Credit-default swaps pay the buyer face value in exchange for the underlying securities or the cash equivalent should a company fail to adhere to its debt agreements. Derivatives are financial instruments derived from stocks, bonds, loans, currencies and commodities, or linked to specific events like changes in interest rates or the weather.

The data on the BIS report are based on contracts traded outside of exchanges in the over-the-counter market.

Interest-rate derivatives remained the largest part of the market, expanding 35 percent to $393 trillion outstanding last year, the report said.

Foreign exchange derivatives grew by 40 percent to $49 trillion as the credit crisis triggered the highest volatility in the seven most-traded currencies in almost eight years, based JPMorgan Chase & Co. data.

The amount of equity derivatives outstanding expanded 14 percent in 2007 to $8.5 trillion.

Commodity derivatives expanded by 26.5 percent as the price of gold and oil reached records. Contracts based on gold rose the most in the second half, by 40 percent to $595 billion. Crude oil rose to a record above $135 a barrel in New York yesterday after U.S. stockpiles unexpectedly dropped.

To contact the reporter on this story: Abigail Moses in London Amoses5@bloomberg.net

Last Updated: May 22, 2008 07:06 EDT

posted by JDoe at 07:12:03 AM | link |


Fri, May 23 2008


THE SLO-MO AVALANCHE IN PROGRESS


[Click map for larger image]


Home price index posts largest drop in history

WASHINGTON, Associated Press - A home-price index considered to be the most comprehensive reading of the U.S. market posted the sharpest decline in its 17-year history, and analysts say housing has yet to bottom out.

Rapidly falling home prices in California, Florida and Nevada skewed the national results.

The Office of Federal Housing Enterprise Oversight said Thursday that home prices fell 3.1 percent in the first quarter compared with last year.

It was only the second quarter of price declines since the index started in 1991. The price index first declined on a year-over-year basis in the final quarter of 2007, when it dropped 0.45 percent.

Another widely followed reading, the Standard & Poor's/Case-Shiller index, has shown larger declines for major U.S. metropolitan areas. But analysts say the government index provides a more comprehensive reading of nationwide housing market.

[Ed. note: and leave us not forget how honest the goobermint numbers are!]

That's particularly true for midwestern states, where prices never skyrocketed and have been less affected by the real estate downturn.

"Most people don't live in a Miami condo," said Michael Englund, chief economist with Action Economics in Boulder, Colo.

Still, declines in the government index, which focuses on less expensive properties and includes fewer houses bought with risky home loans that have gone sour over the past year, show the depth of the housing market's troubles.

Prices fell in 43 states, with California and Nevada showing the biggest declines. Home prices dropped by more than 8 percent in those states.

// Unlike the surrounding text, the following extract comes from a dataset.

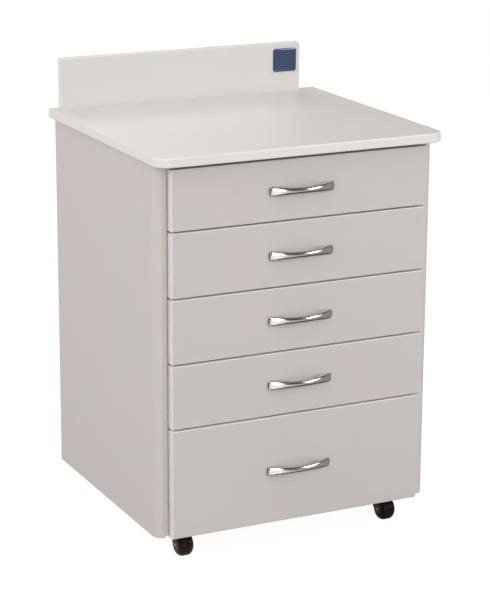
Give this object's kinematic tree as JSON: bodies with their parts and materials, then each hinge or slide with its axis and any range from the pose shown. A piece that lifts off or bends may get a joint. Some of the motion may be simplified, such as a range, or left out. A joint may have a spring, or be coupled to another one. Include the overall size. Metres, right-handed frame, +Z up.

The government index also fell 1.7 percent from the fourth quarter of 2007 to the first quarter of 2008, the largest quarterly price drop on record.

"The large overhang of real estate inventory awaiting sale continues to force price declines in many areas, but particularly in places that had seen very sharp appreciation," Patrick Lawler, the agency's chief economist, said in a prepared statement.

The government index is calculated by tracking mortgage loans of $417,000 or less that are bought or backed by the government-sponsored mortgage-finance companies Fannie Mae and Freddie Mac.

Wall Street analysts have tended to focus on the S&P index, an update of which is due next Tuesday, as a way to measure the value of securities backed by subprime mortgages and loans to borrowers in big metropolitan areas.

Earlier this month, economic forecasters surveyed by the Federal Reserve Bank of Philadelphia projected the government index would show a 5.4 percent annual decline in the fourth quarter of 2008. The survey projected the reading would not recover until early 2009.

Adam York, an economic analyst with Wachovia Corp., said Thursday's data was unsurprising. "It was pretty widely expected that we would see declines this quarter and for some time to come," he said.

The housing market is facing numerous troubles as buyers stay on the fence and rising mortgage defaults dump more homes on an already glutted market. In addition, many banks have raised their lending standards in response to the surge in mortgage defaults.

Freddie Mac reported Thursday that 30-year fixed-rate mortgages averaged 5.98 percent this week. That was down from 6.01 percent last week and the lowest level in five weeks.